Ainsi, la cour d’Appel qui, dans le cadre de son pouvoir souverain d’appréciation, a fixé la prime d’objectif en :
« procédant à un examen comparatif de l’ancien plan de commissionnement et du nouveau plan duquel il ressortait, du fait de la reconstitution du chiffre d’affaires, l’existence d’un différentiel au préjudice de la salariée…(justifiant) sa demande de rappel de salaire au titre des commissions sur objectif » est approuvée par la cour de cassation (chambre sociale 6 octobre 2016 n°15-15672.

Lors d’une succession d’employeur, le repreneur évoquant un avenant antérieur du salarié qui serait « obsolète » (la rémunération) reposant sur des critères qui n’existent pas chez (le repreneur), doit néanmoins payer sa prime d’objectif au salarié car « les éléments contractuels s’imposent (à la société) qui a repris le contrat ». (Cour d’appel d’Aix-en-Provence, 17ème Chambre B, 6 avril 2017 RG n°15/04497).

L’employeur qui évoque la baisse de son chiffre d’affaire pour échapper au paiement du bonus au salarié doit également lui payer sa prime variable :
« La société Y …ne saurait utilement pour justifier sa carence, se prévaloir des résultats négatifs qu’elle a enregistré en 2015. Faute pour l’employeur d’avoir défini les objectifs à atteindre ou leur méthode de calcul, ceux-ci doivent être réputés atteints, à 100% » (Cour d’appel de Paris, Pôle 6 –Chambre 2, 23 février 2017 RG 16/08705).

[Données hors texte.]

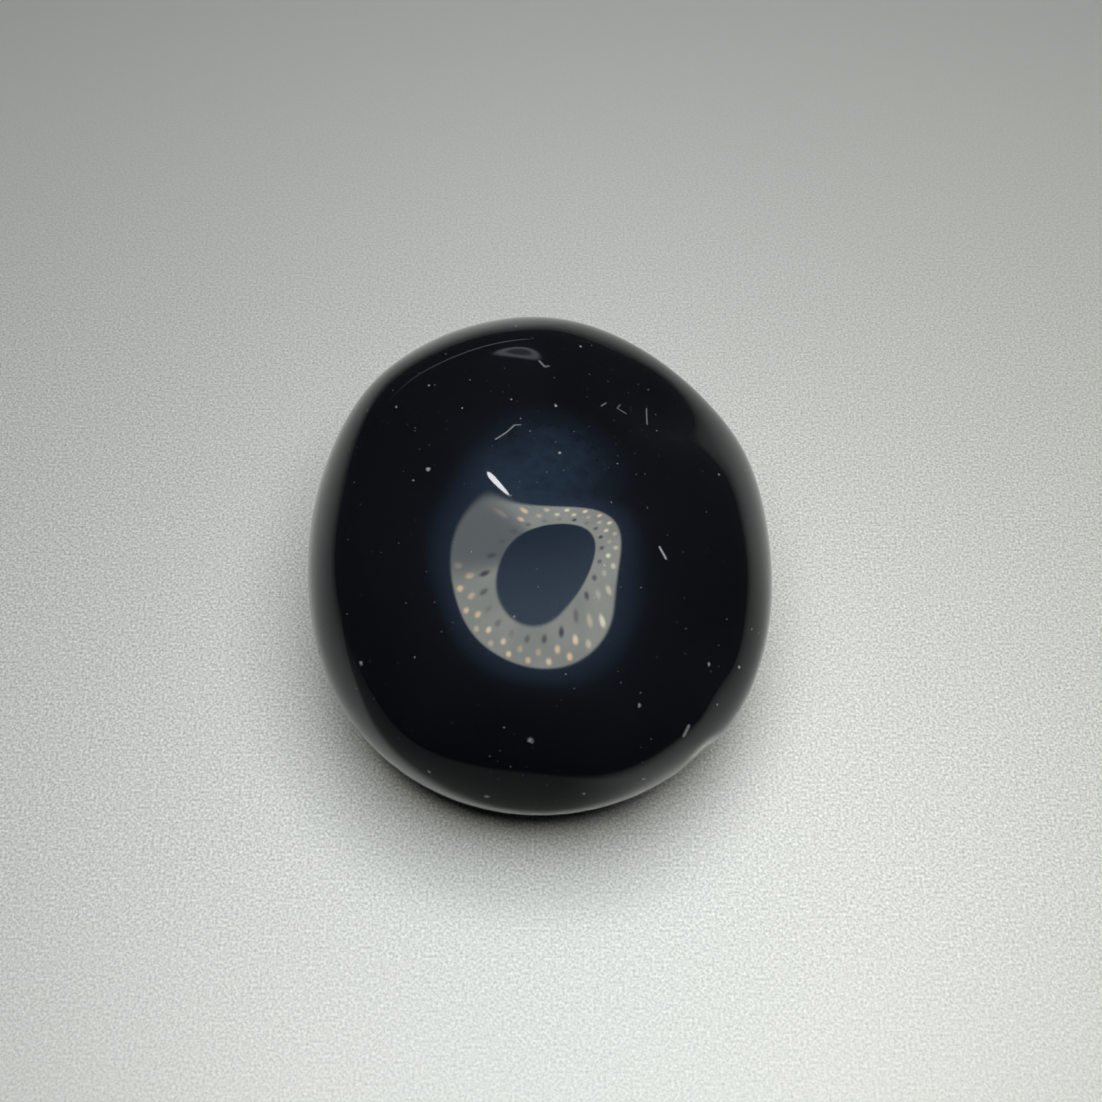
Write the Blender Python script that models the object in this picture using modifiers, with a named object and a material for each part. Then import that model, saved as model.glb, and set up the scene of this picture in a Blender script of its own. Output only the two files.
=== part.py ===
"""A tumbled onyx pebble: one chunky black stone, polished all over, lying on the flat of its underside.

X runs across the stone, Y along its length away from the viewer, Z up. The origin is on the flat, under its middle.
"""

import bmesh
import bpy
from mathutils import Vector

MM = 0.001

# Driving dimensions of the finished stone
WIDTH = 29.0 * MM
LENGTH = 34.0 * MM
HEIGHT = 15.3 * MM

# The plain oval that the stone is pressed from: a dome above the widest line, a belly below it
OVAL_WIDTH = 29.6 * MM
OVAL_LENGTH = 34.8 * MM
DOME_HEIGHT = 8.7 * MM
BELLY_DEPTH = 7.2 * MM
# How much of the belly tumbling wore off flat
FLAT_DEPTH = 0.6 * MM

# Cuts along each side of the cube that the oval is rounded from, and the levels of smoothing on top
CAGE_CUTS = 12
SMOOTH_LEVELS = 1

ONYX_BLACK = (0.010, 0.011, 0.013, 1.0)
POLISH_ROUGHNESS = 0.06


def clear_scene():
    for old in list(bpy.data.objects):
        bpy.data.objects.remove(old, do_unlink=True)


def select_points(cage, wanted):
    """Selects the cage points whose position is wanted, and nothing else."""
    bpy.ops.mesh.select_all(action="DESELECT")
    for point in cage.verts:
        point.select = wanted(point.co)
    cage.select_flush_mode()


def size_of(points):
    """The low corner, the high corner and the extents of the box round some points."""
    low = Vector(min(point.co[axis] for point in points) for axis in range(3))
    high = Vector(max(point.co[axis] for point in points) for axis in range(3))
    return low, high, high - low


def oval_cage():
    """A cube cut into an even grid and swollen to a ball, then drawn out to a dome over a shallower belly."""
    bpy.ops.mesh.primitive_cube_add(size=2.0)
    stone = bpy.context.object
    stone.name = "onyx_stone"
    bpy.ops.object.mode_set(mode="EDIT")
    bpy.ops.mesh.select_mode(type="VERT")
    bpy.ops.mesh.select_all(action="SELECT")
    bpy.ops.mesh.subdivide(number_cuts=CAGE_CUTS)
    bpy.ops.transform.tosphere(value=1.0)
    cage = bmesh.from_edit_mesh(stone.data)
    ball = next(iter(cage.verts)).co.length
    bpy.ops.transform.resize(value=(OVAL_WIDTH / 2 / ball, OVAL_LENGTH / 2 / ball, DOME_HEIGHT / ball))
    select_points(cage, lambda place: place.z < 0)
    bpy.ops.transform.resize(value=(1, 1, BELLY_DEPTH / DOME_HEIGHT), center_override=(0, 0, 0))
    return stone


def push(stone, place, move, reach):
    """Grabs the cage point nearest to a place and drags it, with the points within reach following softly.

    The three are in millimetres, from the middle of the widest line.
    """
    cage = bmesh.from_edit_mesh(stone.data)
    target = Vector(place) * MM
    grabbed = min(cage.verts, key=lambda point: (point.co - target).length).co.copy()
    select_points(cage, lambda position: position == grabbed)
    bpy.ops.transform.translate(
        value=Vector(move) * MM,
        use_proportional_edit=True,
        proportional_edit_falloff="SMOOTH",
        proportional_size=reach * MM,
    )


def press_sides(stone):
    """Makes the plain oval lopsided in plan: two corners are full, the long sides slim."""
    push(stone, (-7, 15.3, 0), (-0.15, 0.25, 0), reach=11)
    push(stone, (10.4, -12.3, 0), (0.1, -0.1, 0), reach=8)
    push(stone, (14.7, 1.3, 0), (-0.35, 0, 0), reach=9)
    push(stone, (-14.7, -1.3, 0), (0.35, 0, 0), reach=9)


def press_shoulders(stone):
    """Fills the slope between rim and top at the far left, and planes it off at the far right and the near edge."""
    push(stone, (7.3, 8.6, 6.2), (-0.7, -0.7, -1.25), reach=9)
    push(stone, (7.3, -8.6, 6.2), (-0.1, 0.1, -0.25), reach=9)
    push(stone, (0.8, -12.2, 6.1), (0, 0.15, -0.25), reach=9)
    push(stone, (-10.4, -0.9, 6.1), (-0.25, 0, 0.4), reach=9)
    push(stone, (-7.3, 8.6, 6.2), (-0.45, 0.45, 0.8), reach=9)
    push(stone, (-0.9, 12.3, 6.2), (0, 0.35, 0.55), reach=9)
    push(stone, (-10.2, 6.2, 5.6), (-0.25, 0.15, 0.25), reach=7)


def press_top(stone):
    """Works the slight swells and dips into the top that bend what the polish mirrors."""
    push(stone, (5.3, -1.2, 8.1), (0, 0, 0.2), reach=5.5)
    push(stone, (1.1, 1.3, 8.6), (0, 0, -0.1), reach=5.5)
    push(stone, (3.1, 3.7, 8.0), (0, 0, -0.15), reach=5.5)
    push(stone, (5.4, 5.6, 7.4), (0, 0, -0.1), reach=5.5)
    push(stone, (-1.1, 6.4, 8.3), (0, 0, -0.15), reach=5.5)
    push(stone, (-3.3, 3.9, 8.4), (0, 0, 0.25), reach=5.5)
    push(stone, (-5.8, 0.6, 8.0), (0, 0, 0.1), reach=5.5)
    push(stone, (1.1, -3.9, 8.4), (0, 0, 0.3), reach=5.5)


def press_near_edge(stone):
    """Makes the near edge a steep face that turns under in a low, tight bend, and rounds its two corners off."""
    push(stone, (-1.1, -16.2, -2.6), (0, -0.65, -0.55), reach=7.5)
    push(stone, (-6.3, -13.9, -3.2), (0, 0.5, -1.15), reach=6.5)
    push(stone, (6.4, -13.9, -3.1), (0, 0.4, -0.7), reach=6.5)
    push(stone, (-1.1, -17.7, 0.3), (0, 1.2, 0), reach=8)
    push(stone, (12, -9.8, -1.3), (0.15, -0.1, 0), reach=6.5)
    push(stone, (11.1, -9.1, 3.4), (-0.15, 0.1, -0.6), reach=5.5)
    push(stone, (-9.5, -9.4, 4.7), (0.4, 0.4, 0.3), reach=6.5)


def wear_flat(stone):
    """Levels the lowest part of the belly into the facet that the stone rests on."""
    cage = bmesh.from_edit_mesh(stone.data)
    level = FLAT_DEPTH - BELLY_DEPTH
    select_points(cage, lambda place: place.z < level)
    bpy.ops.transform.resize(value=(1, 1, 0), center_override=(0, 0, level))


def smooth_skin(stone):
    """Rounds the cage off into the polished skin."""
    bpy.ops.object.mode_set(mode="OBJECT")
    skin = stone.modifiers.new("skin", "SUBSURF")
    skin.levels = SMOOTH_LEVELS
    skin.render_levels = SMOOTH_LEVELS
    bpy.ops.object.modifier_apply(modifier=skin.name)
    bpy.ops.object.shade_smooth()


def settle(stone):
    """Brings the skin to its exact three sizes, with the origin on the flat under the middle."""
    low, high, extents = size_of(stone.data.vertices)
    bpy.ops.object.mode_set(mode="EDIT")
    bpy.ops.mesh.select_all(action="SELECT")
    bpy.ops.transform.translate(value=(-(low.x + high.x) / 2, -(low.y + high.y) / 2, -low.z))
    bpy.ops.transform.resize(
        value=(WIDTH / extents.x, LENGTH / extents.y, HEIGHT / extents.z),
        center_override=(0, 0, 0),
    )
    bpy.ops.object.mode_set(mode="OBJECT")


def onyx():
    """Near-black onyx with a mirror polish."""
    material = bpy.data.materials.new("onyx")
    material.use_nodes = True
    shader = material.node_tree.nodes["Principled BSDF"]
    shader.inputs["Base Color"].default_value = ONYX_BLACK
    shader.inputs["Roughness"].default_value = POLISH_ROUGHNESS
    shader.inputs["Metallic"].default_value = 0.0
    return material


def put_in_collection(stone):
    collection = bpy.data.collections.new("Onyx stone")
    bpy.context.scene.collection.children.link(collection)
    for holder in list(stone.users_collection):
        holder.objects.unlink(stone)
    collection.objects.link(stone)


clear_scene()
stone = oval_cage()
press_sides(stone)
press_shoulders(stone)
press_top(stone)
press_near_edge(stone)
wear_flat(stone)
smooth_skin(stone)
settle(stone)
stone.data.materials.append(onyx())
put_in_collection(stone)
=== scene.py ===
import math

import bmesh
import bpy
from mathutils import Euler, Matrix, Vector


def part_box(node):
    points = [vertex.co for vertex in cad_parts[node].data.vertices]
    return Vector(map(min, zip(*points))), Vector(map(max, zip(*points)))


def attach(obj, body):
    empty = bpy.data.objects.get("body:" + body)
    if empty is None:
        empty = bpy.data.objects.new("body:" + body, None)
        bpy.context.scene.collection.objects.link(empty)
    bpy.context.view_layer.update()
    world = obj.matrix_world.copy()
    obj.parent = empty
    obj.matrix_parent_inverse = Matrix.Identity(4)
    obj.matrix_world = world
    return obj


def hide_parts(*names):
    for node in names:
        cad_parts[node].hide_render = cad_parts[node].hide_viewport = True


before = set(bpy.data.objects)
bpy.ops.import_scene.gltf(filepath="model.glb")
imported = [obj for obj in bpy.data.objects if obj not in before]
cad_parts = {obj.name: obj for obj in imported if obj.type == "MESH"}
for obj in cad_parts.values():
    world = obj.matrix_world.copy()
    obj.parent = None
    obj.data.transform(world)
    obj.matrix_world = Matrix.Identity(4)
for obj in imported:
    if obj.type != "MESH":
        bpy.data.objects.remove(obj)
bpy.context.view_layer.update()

# The stone: one chunky pebble of solid black onyx, worn round by tumbling and polished all over. It
# starts as an even grid of quads rounded to an oval with a deep dome over a shallower belly, is pressed
# in and out by soft drags, and has one small flat underneath that it lies on.
MM = 0.001
OVAL_WIDTH = 29.6 * MM
OVAL_LENGTH = 34.8 * MM
DOME_HEIGHT = 8.7 * MM
BELLY_DEPTH = 7.2 * MM
FLAT_DEPTH = 0.6 * MM
CAGE_CUTS = 12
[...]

Dès lors que les objectifs sont « mal définis et sur des bases irréalistes » (arrêt précité cour d’appel de Paris du 28 mars 2017), l’employeur est condamné au paiement intégral du bonus fixé les années précédentes :
« l’employeur est tenu à une obligation de transparence qui le contraint à communiquer au salarié les éléments servant de base de calcul de son salaire notamment de sa part variable. En cas de litige lorsque le calcul dépend d’éléments détenus par l’employeur celui-ci doit les produire en vue d’une discussion contradictoire… au regard du fait qu’ils ne pouvaient être considérés comme réalisables, le salarié apparaît fondé à obtenir l’intégralité du bonus qui lui a été alloué pour les années précédentes… ».